Can you name any other biblical character's cousin

The point is this: we have so celebrated this day, this moment, captured it on postcards and paintings, wrapped it in our own swaddling clothes that it's no stretch to say that our holy imagination is sharpest this time of year. We can, for the most part, put ourselves in the stable in the inn. See everything. Smell everything. Hear everything. Sense everything. 

We look at Christmas morning, and we have a sense that we know what it was like. It wraps us in a warmth that is strange for so many of us, and yet....

Why? 

We read the words about Christmas the same way we read any of the other words in the Bible, and there are plenty of cool, visual stories that we can pick out. But how often do you envision what it must be like to stand on the edge of a valley and face a giant warrior? To look out over a desert of dry bones? To build an ark? 

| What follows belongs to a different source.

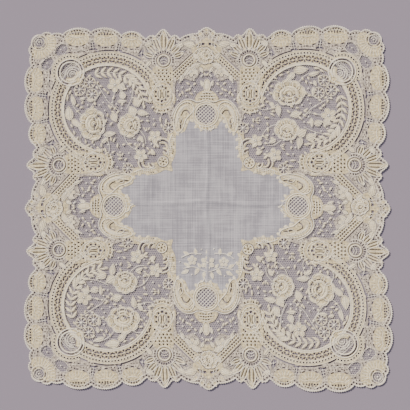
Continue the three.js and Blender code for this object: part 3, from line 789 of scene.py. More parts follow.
def draw_leaf(pattern, x, y, length, width, turn):
    """A padded leaf with a cord round it and a few rib stitches."""
    centre = (x, y)
    pattern.hole(leaf(centre, length + 1.6, width + 1.5, turn, 6))
    pattern.cloth(leaf(centre, length, width, turn, 6))
    pattern.pad(leaf(centre, length * 0.9, width * 0.78, turn, 5), 0.5)
    pattern.cord(leaf(centre, length, width, turn, 5), FINE_CORD, closed=True, level=RIM_LINE)
    pattern.thread([polar(centre, -length * 0.44, turn), polar(centre, length * 0.40, turn)], 0.24, level=1.0)
    if width > 5:
        for side in (-0.24, 0.24):
            foot = polar(centre, width * side, turn + 90)
            rib = [polar(foot, length * share, turn) for share in (-0.3, 0.22)]
            pattern.thread(rib, 0.22, level=0.9)


def draw_garland(pattern, radius, lift, start, end, pairs, length, width, splay):
    """Pairs of slanting leaves on a cord, along an arc of the wreath."""
    way = 90 if end > start else -90
    spine = arc(WREATH, radius, start, end, 2.0)
    pattern.cord(spine, 0.32, level=STEM_LINE)
    for i in range(pairs):
        turn = start + (end - start) * (i + 0.5) / pairs
        for side in (-1, 1):
            place = polar(WREATH, radius + side * lift, turn)
            lean = turn + way - side * splay * (way / 90)
            pattern.pad(leaf(place, length, width, lean, 5), 0.7)
            pattern.cloth(leaf(place, length, width, lean, 4))


def draw_spray(pattern):
    """All that grows in a corner: garland, stems, leaves, dots, flowers and wheels."""
    draw_garland(pattern, **GARLAND)
    for stem in STEMS:
        pattern.cord(smooth(list(stem), 4), 0.34, level=STEM_LINE)
    for row in BIG_LEAVES:
        draw_leaf(pattern, *row)
    for x, y, length, turn in STROKES:
        pattern.pad(leaf((x, y), length + 0.4, 2.1, turn, 4), 0.7)
    for x, y in DOTS:
        pattern.knot((x, y), 1.0)
    draw_small_flower(pattern, **SPRAY_FLOWER)
    for row in ROSES:
        draw_rose(pattern, **row)
    for x, y in BOTTOM_SPRIGS:
        for side in (-2.4, 0, 2.4):
            pattern.pad(leaf((x + side, y + abs(side) * 0.4), 4.4, 1.5, 90 - side * 12, 4), 0.5)
    for centre in WHEELS:
        wheel(pattern, centre, WHEEL_RADIUS)


# Side: palmettes, medallions, beaded bands and the middle rose

PALMETTE = (44.2, 152.4)
PETAL_FOOT = 10.6
PETALS = (
    {"turn": -68, "reach": 22.6, "width": 6.4}, {"turn": -45, "reach": 27.0, "width": 7.0},
    {"turn": -22, "reach": 29.6, "width": 7.4}, {"turn": 0, "reach": 33.2, "width": 9.4},
    {"turn": 22, "reach": 29.6, "width": 7.4}, {"turn": 45, "reach": 27.0, "width": 7.0},
    {"turn": 68, "reach": 22.6, "width": 6.4},
)
MEDALLION = (45.6, 116.6)
MEDALLION_GROUND = (
    (36.4, 146.0), (52.8, 146.0), (58.0, 133.0), (56.2, 118.0), (54.6, 106.0), (46.0, 99.8),
    (37.4, 104.4), (35.0, 114.0), (34.6, 131.0),
)
SIDE_NET = (
    (0, 141.4), (6.4, 140.6), (10.0, 134.4), (15.0, 130.6), (21.0, 132.8), (29.6, 133.8),
    (32.6, 126.0), (31.8, 114.0), (33.6, 103.0), (31.0, 99.0), (0, 99.0),
)
SIDE_DOTS = (
    (4.0, 136.6), (-5.0, 135.4), (11.6, 119.0), (27.6, 128.6), (20.6, 114.4), (29.4, 110.4),
    (24.6, 123.6), (12.6, 131.0), (15.4, 124.6), (29.6, 120.0),
)
SIDE_STROKES = (
    (1.4, 137.6, 3.8, 60), (12.0, 127.0, 4.0, -40), (19.0, 127.8, 4.4, 30), (24.4, 118.0, 4.6, 70),
    (15.6, 117.0, 4.0, 20), (20.0, 120.4, 4.4, -30), (17.0, 121.6, 3.6, -70), (27.0, 115.8, 4.0, 120),
)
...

Okay, here's the thing about that one - there is a replica ark somewhere in Kentucky, I believe, and it's supposed to be built-to-scale and every time that I talk to someone who has been there, they are completely wowed by its size. They couldn't have imagined, reading the story, that it would be so big. 

But put us in a barn with a little bit of hay and a star in the night sky, and we're like, "Yeah...this is exactly how I imagined it." 

Some might say that it's because we have multiple accounts of Christmas, so we have read the story more than we have read many of the others. But there are plenty of stories that are recorded for us in multiple gospels, and we don't have the same imagination for those. Ever felt in your bones what it must have been like to be in one of the many crowds that followed Jesus? To cry out from the side of the road? To see a lame man walk? 

No? 

There's something about the Christmas story. 

But there doesn't have to be. 

What if we used the same sanctified imagination we use at Christmas to put ourselves into the rest of God's story? Into Eden. Into Canaan. Into Mount Moriah. Into Calvary. Into this holy moment right now. Yes, this one. 

The way we vision Christmas, so much more rich and vibrant and full than any other story in all the Bible, can teach us how to treat the others the same way if we'll just pay attention. 

How would that change our faith?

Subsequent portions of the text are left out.